So the farmers tried their best to get the water out of their tires, but if you look on your car, the valve stem is up here and the ground is down here, so all the water you can get out of that tractor is still about that far, and that water would freeze.
And so they had to put calcium bicarbonate, I think, in it.
And you had to pour it in there.
And a lot of them would put antifreeze in there.
And a lot of them thought, well, we got this little bit left.
Well, that little bit right there froze.
And it was like riding the American Scream Machine trying to get it going.
And it's an out of balance deal because you probably got 40 pounds of ice on that tractor and it just didn't work.
And my daddy and them, they didn't know how to put Cardboard on the radiator to make the tractor hot.
And it was about to freeze to death.
And some of them said, go get some cardboard.
And he put some cardboard on it.
And he told me, he said, I took my coat off on the way back down there.

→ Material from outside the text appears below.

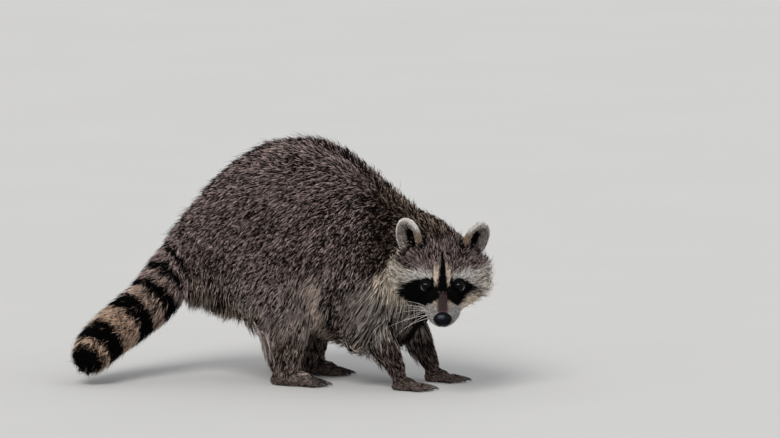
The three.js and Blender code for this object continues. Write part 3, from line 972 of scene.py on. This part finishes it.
def coat_piece(name, skin, tree, pick, cut, material, rng, axis, locks=3.0, lift=(0.55, 1.06), tips=0.6,
               alike=0.55, size=(1.0, 1.0)):
    """One piece of the coat, on the skin points where pick is true.

    locks: about how many tufts make a lock. lift: how high the locks stand, in shares of the
    coat's depth. tips and alike: see tuft_colours. size: what lengths and widths are multiplied by.
    """
    shares, profile = np.array(cut[0]), cut[1]
    corners, weights = scatter(skin, skin.crowd * pick, rng)
    count = len(corners)

    def at_root(values):
        return weighed(values, corners, weights)

    roots, depth = at_root(skin.points), at_root(skin.depth)
    heads, lock = locks_of(roots, locks, rng)
    lead = len(heads)
    normal, heading = unit(at_root(skin.normals)), unit(at_root(skin.lie))
    swerve = rng.normal(0, LOCK_SWERVE, lead)[lock] + rng.normal(0, OWN_SWERVE, count)
    swerve = swerve * at_root(skin.stray)
    heading = unit(heading + np.cross(normal, heading) * swerve[:, None])
    lengths = at_root(skin.length) * rng.uniform(*LOCK_LENGTH, lead)[lock]
    lengths = lengths * rng.uniform(*OWN_LENGTH, count) * size[0]
    widths = at_root(skin.width) * rng.uniform(*OWN_WIDTH, count) * size[1]
    bases, normals, depths = grow(skin, tree, roots, heading, lengths, shares)

    # Each lock rises to its own height, by its own curve, and hangs and gathers by its own share.
    height = rng.uniform(lift[0] ** 2, lift[1] ** 2, lead)[lock] ** 0.5 * rng.uniform(*OWN_HEIGHT, count)
    height = height * at_root(skin.stand) ** rng.uniform(0, 1.3, count)
    curve = rng.uniform(*LOCK_CURVE, lead)[lock]
    rise = 1 - (1 - shares[None]) ** curve[:, None]
    spine = bases + normals * (depths * height[:, None] * rise)[:, :, None]
    spine[:, 0] -= normals[:, 0] * np.minimum(1.0, 0.4 * depth)[:, None]
    hang = at_root(skin.hang) * rng.uniform(*LOCK_HANG, lead)[lock]
    spine[:, :, 2] -= hang[:, None] * shares[None] ** 2
    pull = rng.uniform(*OWN_PULL, count) * at_root(skin.pull)
    spine = spine + (spine[heads][lock] - spine) * ((shares**1.5)[None, :, None] * pull[:, None, None])
    spine[:, :, 2] = np.maximum(spine[:, :, 2], FLOOR_GAP)
    points, faces = bodies(spine, normals, widths, profile)

    seen = bases[:, -2] * 0.5 + bases[:, -1] * 0.5
    labels = skin.labels[corners[:, 0]]
    colours = tuft_colours(seen, normals[:, -1], labels, lock, lead, len(shares) - 1, tips, alike, rng)
    uv = unwrapped(roots, normal, axis)[:, None, :] + tuft_patch(shares)[None]
    painted = paint_faces(faces, colours).reshape(-1, 3)
    return mesh_piece(name, *all_tufts(points, faces), material, painted, uv.reshape(-1, 2))


def tuft_patch(shares):
    """The places of one tuft's points on its own patch of the unwrap, about the patch's middle."""
    share = np.repeat(shares, 3)[:-2]
    across = np.tile([-1, 0, 1], len(shares))[:-2] * (1 - 0.7 * share)
    return np.column_stack([across, share * 2 - 1]) * PATCH / 2


ALL_PALE, ALL_DARK = 0.04, 0.93  # past these darknesses a tuft has no tip of the other kind


def tuft_colours(seen, normals, labels, lock, lead, stretches, tips, alike, rng):
    """Two colours for each stretch of each tuft: from a dark root to a band, and a crisp tip.

    tips: how many tufts have a dark tip. alike: the share of tufts that take their lock's colour
    and not their own.
    """
    count = len(seen)
    pale, dark = markings(seen, normals, labels)
    mixed = (dark > ALL_PALE) & (dark < ALL_DARK)
    alike = rng.random(count) < alike
    draw = np.where(alike, rng.random(lead)[lock], rng.random(count))
    black = draw < dark * 0.72 + 0.28 * ramp(0.8, ALL_DARK, dark)
    tone = np.exp(rng.normal(0, 0.16, count) + rng.normal(0, 0.14, lead)[lock])[:, None]
    soot = blend(np.tile(INK, (count, 1)), UMBER, rng.random(count) * (dark < 0.97))
    band = np.where(black[:, None], soot, pale * tone)
    root = UMBER * 0.6 + pale * (0.14 * (1 - dark))[:, None]
    root = np.where(dark[:, None] > ALL_DARK, INK, root)
    root = blend(root, pale * 0.8, ramp(0.06, 0.02, dark))
    draw = np.where(alike, rng.random(lead)[lock], rng.random(count))
    dark_tip = mixed & (draw < tips * (0.25 + dark))
    tip = np.where((dark_tip | black)[:, None], soot * 0.9, pale * tone * 1.25)
    ends = [(root, band)] + [(band, band)] * (stretches - 2) + [(tip, tip)]
    return np.stack([np.stack(pair, 1) for pair in ends], 1)


# ---- materials ----


def new_material(name):
    material = bpy.data.materials.new(name)
    material.use_nodes = True
    nodes = material.node_tree.nodes
    return material, nodes, material.node_tree.links, nodes["Principled BSDF"]


def set_inputs(node, values):
    for name, value in values.items():
        node.inputs[name].default_value = value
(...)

I was doing good, you know.
Well, that's when the North Georgia farmer came in, you know, because we knew what the cold weather morning was like up in the mountains up here.
Y'all helped us out with that.
Y'all told us what to do, sir.
Yeah, because we had learned that one before.
And I think that's interesting.
Let's talk about some of the folks here.
And like I said, I'm still in the process of reading.
A lot of these names are familiar to me.
You had Dawson Mathis, who was a former state congressman down there, U.S. congressman down there.
Of course, you had Tommy Irvin.
I thought something was interesting in the book, and I don't know if you figured it out because you've been around for a little while, of course, with Gary and then now with Kyler, but also Tommy before.
Tommy Everett is from up in my part of the world.
Tommy is probably branch kin to some of my wife's folks up at Alto and balling up in that part of the world and up in Habersham County.
I noticed in the book, though, he wasn't allowed, he didn't get asked to speak, although he showed up on a tractor in your book down at McDonough, but he didn't speak.
Why did you get any reasoning behind that?
If you don't do Straight up, you know, give us what we want.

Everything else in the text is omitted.